▶ **WHAT IS ASKED**
Repeat exactly the lines from the start through the line with "linear(knot.heart)), (rings, deepest)]", both ends included.

▶ **ENTRIES PROVIDED**
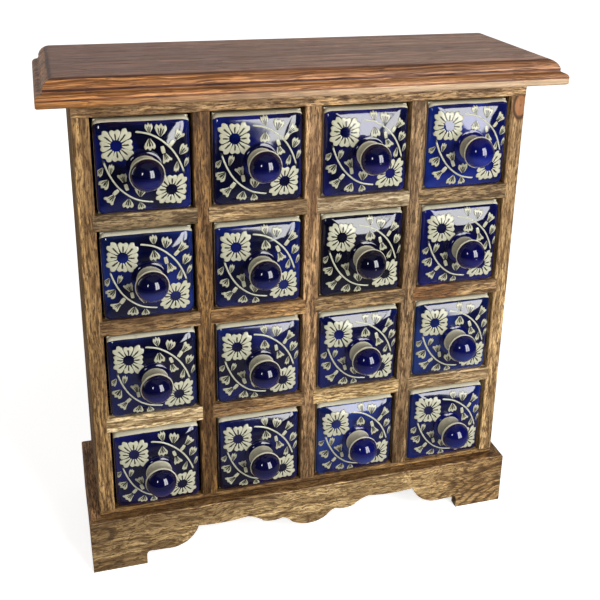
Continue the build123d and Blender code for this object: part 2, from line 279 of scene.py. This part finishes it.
def knot_layers(tree, where, grain, broad, deepest, knot):
    """The shares and colours of one knot, stretched along the grain: its heart, then its rings."""
    squash = [1 / knot.stretch if axis == grain else 1.0 for axis in "XYZ"]
    middle = [v * MM for v in knot.middle]
    offset = add(tree, "VectorMath", {0: where, 1: middle}, operation="SUBTRACT").outputs[0]
    offset = add(tree, "VectorMath", {0: offset, 1: squash}, operation="MULTIPLY").outputs[0]
    away = add(tree, "VectorMath", {0: offset}, operation="LENGTH").outputs["Value"]
    away = calc(tree, "MULTIPLY_ADD", broad, knot.wide * knot_ragged * MM, away)
    wave = calc(tree, "COSINE", calc(tree, "MULTIPLY", away, 2 * math.pi / (knot.spacing * MM)))
    near = ramp(tree, away, knot.wide * knot_fades_at * MM, knot.wide * MM, knot.strength, 0.0)
    rings = calc(tree, "MULTIPLY", near, ramp(tree, wave, 0.0, 0.9))
    if not knot.heart:
        return [(rings, deepest)]
    return [(calc(tree, "MULTIPLY", near, heart_share), linear(knot.heart)), (rings, deepest)]


def between_heights(tree, height, low, high):
    """One between two heights and nothing outside them."""
    over = ramp(tree, height, (low - band_softness) * MM, (low + band_softness) * MM)
    under = ramp(tree, height, (high - band_softness) * MM, (high + band_softness) * MM, 1.0, 0.0)
    return calc(tree, "MULTIPLY", over, under)


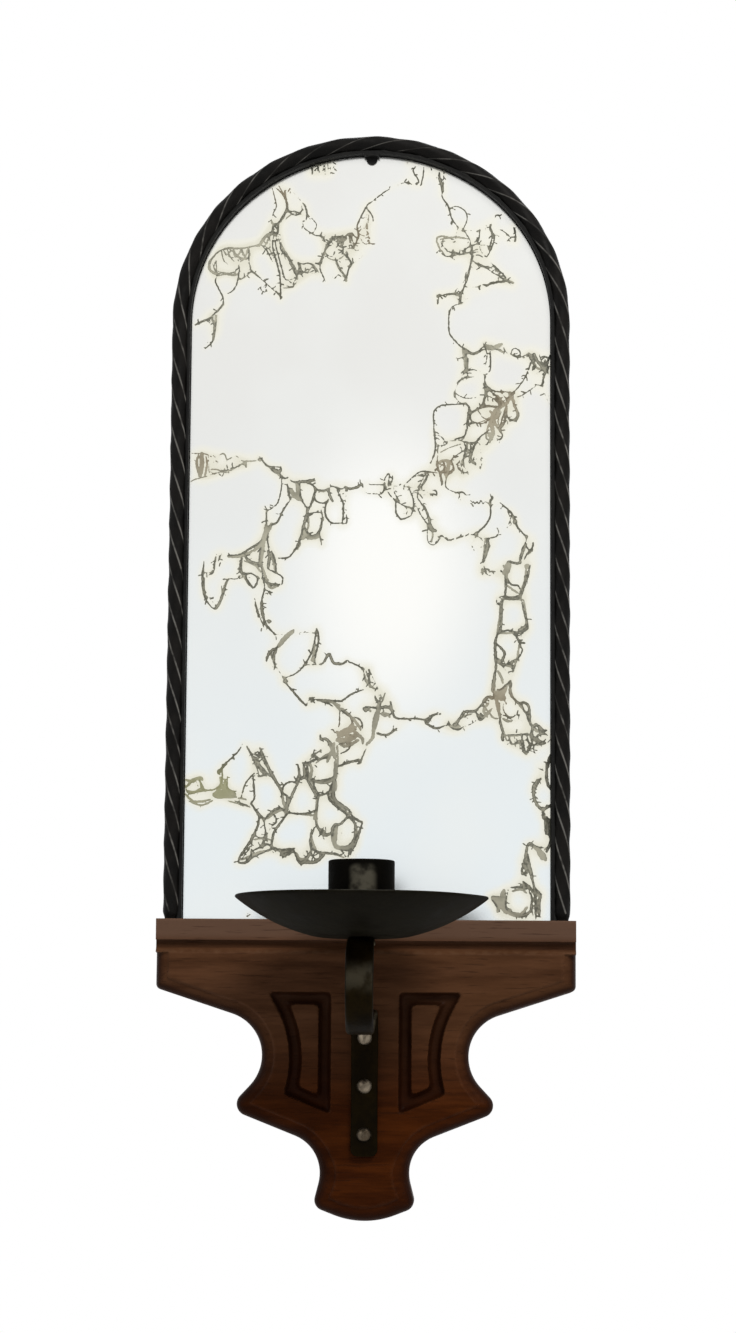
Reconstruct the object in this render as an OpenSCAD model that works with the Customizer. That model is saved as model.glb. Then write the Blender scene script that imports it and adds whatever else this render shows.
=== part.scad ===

▶ **RESPONSE FOR THIS EXERCISE**
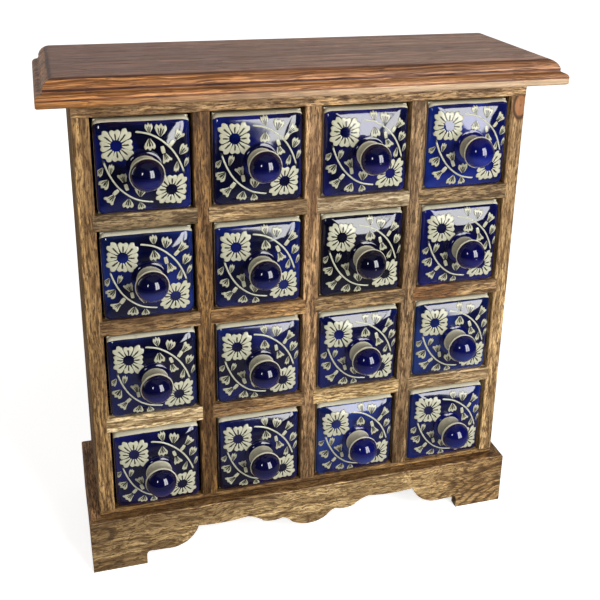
Continue the build123d and Blender code for this object: part 2, from line 279 of scene.py. This part finishes it.
def knot_layers(tree, where, grain, broad, deepest, knot):
    """The shares and colours of one knot, stretched along the grain: its heart, then its rings."""
    squash = [1 / knot.stretch if axis == grain else 1.0 for axis in "XYZ"]
    middle = [v * MM for v in knot.middle]
    offset = add(tree, "VectorMath", {0: where, 1: middle}, operation="SUBTRACT").outputs[0]
    offset = add(tree, "VectorMath", {0: offset, 1: squash}, operation="MULTIPLY").outputs[0]
    away = add(tree, "VectorMath", {0: offset}, operation="LENGTH").outputs["Value"]
    away = calc(tree, "MULTIPLY_ADD", broad, knot.wide * knot_ragged * MM, away)
    wave = calc(tree, "COSINE", calc(tree, "MULTIPLY", away, 2 * math.pi / (knot.spacing * MM)))
    near = ramp(tree, away, knot.wide * knot_fades_at * MM, knot.wide * MM, knot.strength, 0.0)
    rings = calc(tree, "MULTIPLY", near, ramp(tree, wave, 0.0, 0.9))
    if not knot.heart:
        return [(rings, deepest)]
    return [(calc(tree, "MULTIPLY", near, heart_share), linear(knot.heart)), (rings, deepest)]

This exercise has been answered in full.